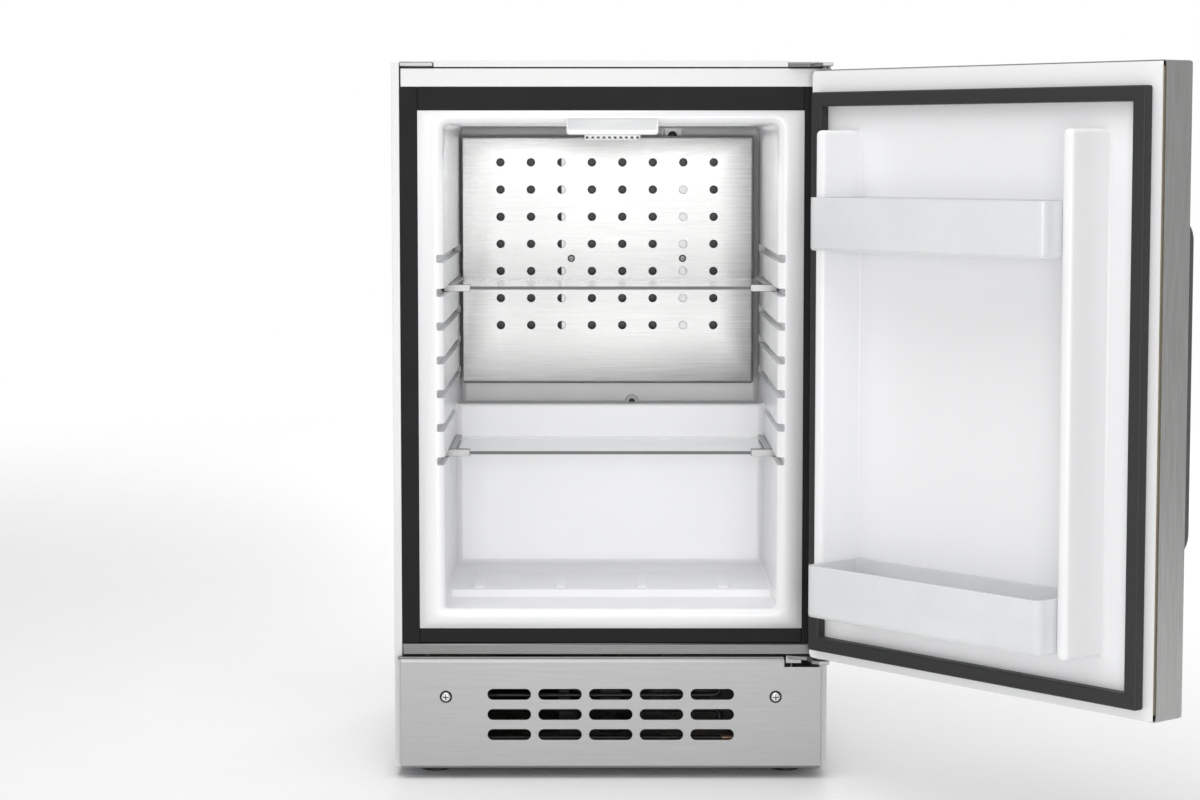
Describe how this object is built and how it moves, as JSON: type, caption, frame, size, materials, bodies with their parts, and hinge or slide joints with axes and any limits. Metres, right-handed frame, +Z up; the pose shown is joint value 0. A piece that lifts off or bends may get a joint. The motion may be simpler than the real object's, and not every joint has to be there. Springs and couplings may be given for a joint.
{
  "type": "mini fridge",
  "caption": "Undercounter mini fridge with a right-hinged open door, glass shelves in runner grooves, a perforated evaporator cover and a vented kick plate.",
  "frame": {"origin": "middle of the base pan's underside, between the four feet, which reach 12 mm below it", "axes": "+Z up; the front and the cavity face -Y; the door is hinged on the +X side"},
  "size_m": [0.8474, 0.9011, 0.825],
  "materials": {
    "white_steel": "smooth white powder coat",
    "grey_steel": "galvanized sheet",
    "black_steel": "black enamel",
    "stainless": "horizontally brushed stainless steel",
    "hinge_steel": "zinc plated",
    "liner_white": "smooth vacuum-formed polystyrene",
    "black_plastic": "satin black",
    "grey_plastic": "fine-textured light grey",
    "diffuser": "translucent white",
    "bin_clear": "glossy white",
    "foam": "rigid polyurethane foam",
    "glass": "clear tempered glass",
    "aluminium": "roll-bonded plate",
    "copper": "bare copper",
    "gasket": "soft dark grey"
  },
  "bodies": {
    "cabinet": {"side_panel_left": "white_steel", "side_panel_right": "white_steel", "top_panel": "white_steel", "front_top_rail": "white_steel", "rear_panel": "grey_steel", "machine_cover": "grey_steel", "base_pan": "grey_steel", "foam_insulation": "foam", "inner_liner": "liner_white", "evaporator_bracket_left": "liner_white", "evaporator_bracket_right": "liner_white", "breaker_strip_left": "black_plastic", "breaker_strip_right": "black_plastic", "breaker_strip_top": "black_plastic", "breaker_strip_bottom": "black_plastic", "front_bottom_rail": "stainless", "kick_plate": "stainless", "kick_screw_left": "stainless", "kick_screw_right": "stainless", "evaporator_cover": "stainless", "cover_screw_left": "stainless", "cover_screw_right": "stainless", "evaporator": "aluminium", "drain_bushing": "grey_plastic", "control_housing": "grey_plastic", "evaporation_pan": "black_plastic", "fan_shroud": "black_plastic", "cord_inlet": "black_plastic", "compressor": "black_steel", "condenser_coil": "black_steel", "fan_motor": "black_steel", "filter_drier": "copper", "discharge_pipe": "copper", "suction_pipe": "copper", "lamp_cover": "diffuser", "lamp": "diffuser", "hinge_bracket_top": "hinge_steel", "hinge_bracket_bottom": "hinge_steel", "spare_hinge_cover": "hinge_steel"},
    "door": {"door_outer_panel": "stainless", "door_foam": "foam", "door_liner": "liner_white", "door_gasket": "gasket", "door_handle": "stainless", "hinge_bush_top": "grey_plastic", "hinge_bush_bottom": "grey_plastic"},
    "bin_upper": {"door_bin_upper": "bin_clear"},
    "bin_lower": {"door_bin_lower": "bin_clear"},
    "shelf_upper": {"shelf_upper_glass": "glass", "shelf_upper_rail_left": "grey_plastic", "shelf_upper_rail_right": "grey_plastic"},
    "shelf_lower": {"shelf_lower_glass": "glass", "shelf_lower_rail_left": "grey_plastic", "shelf_lower_rail_right": "grey_plastic"},
    "knob": {"thermostat_knob": "liner_white"},
    "fan": {"fan_blade": "black_plastic"},
    "foot_front_left": {"levelling_foot_front_left": "black_plastic"},
    "foot_front_right": {"levelling_foot_front_right": "black_plastic"},
    "foot_rear_left": {"levelling_foot_rear_left": "black_plastic"},
    "foot_rear_right": {"levelling_foot_rear_right": "black_plastic"}
  },
  "joints": [
    {"name": "door_hinge", "type": "hinge", "parent": "cabinet", "child": "door", "pos_m": [0.242, -0.268, 0.45], "axis": [0, 0, 1], "range_deg": [-130, 0]},
    {"name": "bin_upper_lift", "type": "slide", "parent": "door", "child": "bin_upper", "axis": [0, 0, 1], "range_m": [0, 0.03]},
    {"name": "bin_lower_lift", "type": "slide", "parent": "door", "child": "bin_lower", "axis": [0, 0, 1], "range_m": [0, 0.03]},
    {"name": "shelf_upper_slide", "type": "slide", "parent": "cabinet", "child": "shelf_upper", "axis": [0, -1, 0], "range_m": [0, 0.24]},
    {"name": "shelf_lower_slide", "type": "slide", "parent": "cabinet", "child": "shelf_lower", "axis": [0, -1, 0], "range_m": [0, 0.2]},
    {"name": "thermostat_turn", "type": "hinge", "parent": "cabinet", "child": "knob", "pos_m": [0.0017, -0.144, 0.725], "axis": [0, 0, 1], "range_deg": [0, 270]},
    {"name": "fan_spin", "type": "hinge", "parent": "cabinet", "child": "fan", "pos_m": [0, -0.11, 0.062], "axis": [0, -1, 0], "continuous": true},
    {"name": "foot_front_left_travel", "type": "slide", "parent": "cabinet", "child": "foot_front_left", "axis": [0, 0, -1], "range_m": [0, 0.012]},
    {"name": "foot_front_right_travel", "type": "slide", "parent": "cabinet", "child": "foot_front_right", "axis": [0, 0, -1], "range_m": [0, 0.012]},
    {"name": "foot_rear_left_travel", "type": "slide", "parent": "cabinet", "child": "foot_rear_left", "axis": [0, 0, -1], "range_m": [0, 0.012]},
    {"name": "foot_rear_right_travel", "type": "slide", "parent": "cabinet", "child": "foot_rear_right", "axis": [0, 0, -1], "range_m": [0, 0.012]}
  ]
}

- - - - - - -

== Task to complete ==
Set out the complete listing exactly as shown.

== Correct answer ==
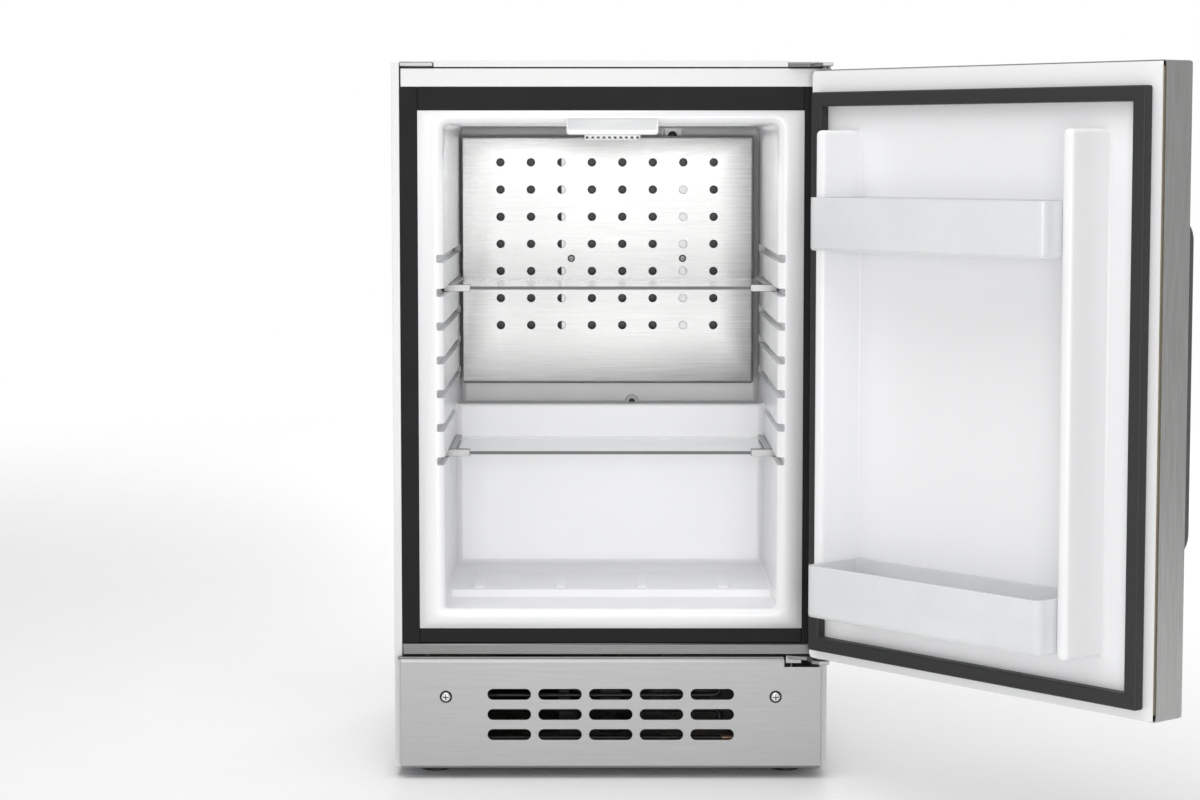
Describe how this object is built and how it moves, as JSON: type, caption, frame, size, materials, bodies with their parts, and hinge or slide joints with axes and any limits. Metres, right-handed frame, +Z up; the pose shown is joint value 0. A piece that lifts off or bends may get a joint. The motion may be simpler than the real object's, and not every joint has to be there. Springs and couplings may be given for a joint.
{
  "type": "mini fridge",
  "caption": "Undercounter mini fridge with a right-hinged open door, glass shelves in runner grooves, a perforated evaporator cover and a vented kick plate.",
  "frame": {"origin": "middle of the base pan's underside, between the four feet, which reach 12 mm below it", "axes": "+Z up; the front and the cavity face -Y; the door is hinged on the +X side"},
  "size_m": [0.8474, 0.9011, 0.825],
  "materials": {
    "white_steel": "smooth white powder coat",
    "grey_steel": "galvanized sheet",
    "black_steel": "black enamel",
    "stainless": "horizontally brushed stainless steel",
    "hinge_steel": "zinc plated",
    "liner_white": "smooth vacuum-formed polystyrene",
    "black_plastic": "satin black",
    "grey_plastic": "fine-textured light grey",
    "diffuser": "translucent white",
    "bin_clear": "glossy white",
    "foam": "rigid polyurethane foam",
    "glass": "clear tempered glass",
    "aluminium": "roll-bonded plate",
    "copper": "bare copper",
    "gasket": "soft dark grey"
  },
  "bodies": {
    "cabinet": {"side_panel_left": "white_steel", "side_panel_right": "white_steel", "top_panel": "white_steel", "front_top_rail": "white_steel", "rear_panel": "grey_steel", "machine_cover": "grey_steel", "base_pan": "grey_steel", "foam_insulation": "foam", "inner_liner": "liner_white", "evaporator_bracket_left": "liner_white", "evaporator_bracket_right": "liner_white", "breaker_strip_left": "black_plastic", "breaker_strip_right": "black_plastic", "breaker_strip_top": "black_plastic", "breaker_strip_bottom": "black_plastic", "front_bottom_rail": "stainless", "kick_plate": "stainless", "kick_screw_left": "stainless", "kick_screw_right": "stainless", "evaporator_cover": "stainless", "cover_screw_left": "stainless", "cover_screw_right": "stainless", "evaporator": "aluminium", "drain_bushing": "grey_plastic", "control_housing": "grey_plastic", "evaporation_pan": "black_plastic", "fan_shroud": "black_plastic", "cord_inlet": "black_plastic", "compressor": "black_steel", "condenser_coil": "black_steel", "fan_motor": "black_steel", "filter_drier": "copper", "discharge_pipe": "copper", "suction_pipe": "copper", "lamp_cover": "diffuser", "lamp": "diffuser", "hinge_bracket_top": "hinge_steel", "hinge_bracket_bottom": "hinge_steel", "spare_hinge_cover": "hinge_steel"},
    "door": {"door_outer_panel": "stainless", "door_foam": "foam", "door_liner": "liner_white", "door_gasket": "gasket", "door_handle": "stainless", "hinge_bush_top": "grey_plastic", "hinge_bush_bottom": "grey_plastic"},
    "bin_upper": {"door_bin_upper": "bin_clear"},
    "bin_lower": {"door_bin_lower": "bin_clear"},
    "shelf_upper": {"shelf_upper_glass": "glass", "shelf_upper_rail_left": "grey_plastic", "shelf_upper_rail_right": "grey_plastic"},
    "shelf_lower": {"shelf_lower_glass": "glass", "shelf_lower_rail_left": "grey_plastic", "shelf_lower_rail_right": "grey_plastic"},
    "knob": {"thermostat_knob": "liner_white"},
    "fan": {"fan_blade": "black_plastic"},
    "foot_front_left": {"levelling_foot_front_left": "black_plastic"},
    "foot_front_right": {"levelling_foot_front_right": "black_plastic"},
    "foot_rear_left": {"levelling_foot_rear_left": "black_plastic"},
    "foot_rear_right": {"levelling_foot_rear_right": "black_plastic"}
  },
  "joints": [
    {"name": "door_hinge", "type": "hinge", "parent": "cabinet", "child": "door", "pos_m": [0.242, -0.268, 0.45], "axis": [0, 0, 1], "range_deg": [-130, 0]},
    {"name": "bin_upper_lift", "type": "slide", "parent": "door", "child": "bin_upper", "axis": [0, 0, 1], "range_m": [0, 0.03]},
    {"name": "bin_lower_lift", "type": "slide", "parent": "door", "child": "bin_lower", "axis": [0, 0, 1], "range_m": [0, 0.03]},
    {"name": "shelf_upper_slide", "type": "slide", "parent": "cabinet", "child": "shelf_upper", "axis": [0, -1, 0], "range_m": [0, 0.24]},
    {"name": "shelf_lower_slide", "type": "slide", "parent": "cabinet", "child": "shelf_lower", "axis": [0, -1, 0], "range_m": [0, 0.2]},
    {"name": "thermostat_turn", "type": "hinge", "parent": "cabinet", "child": "knob", "pos_m": [0.0017, -0.144, 0.725], "axis": [0, 0, 1], "range_deg": [0, 270]},
    {"name": "fan_spin", "type": "hinge", "parent": "cabinet", "child": "fan", "pos_m": [0, -0.11, 0.062], "axis": [0, -1, 0], "continuous": true},
    {"name": "foot_front_left_travel", "type": "slide", "parent": "cabinet", "child": "foot_front_left", "axis": [0, 0, -1], "range_m": [0, 0.012]},
    {"name": "foot_front_right_travel", "type": "slide", "parent": "cabinet", "child": "foot_front_right", "axis": [0, 0, -1], "range_m": [0, 0.012]},
    {"name": "foot_rear_left_travel", "type": "slide", "parent": "cabinet", "child": "foot_rear_left", "axis": [0, 0, -1], "range_m": [0, 0.012]},
    {"name": "foot_rear_right_travel", "type": "slide", "parent": "cabinet", "child": "foot_rear_right", "axis": [0, 0, -1], "range_m": [0, 0.012]}
  ]
}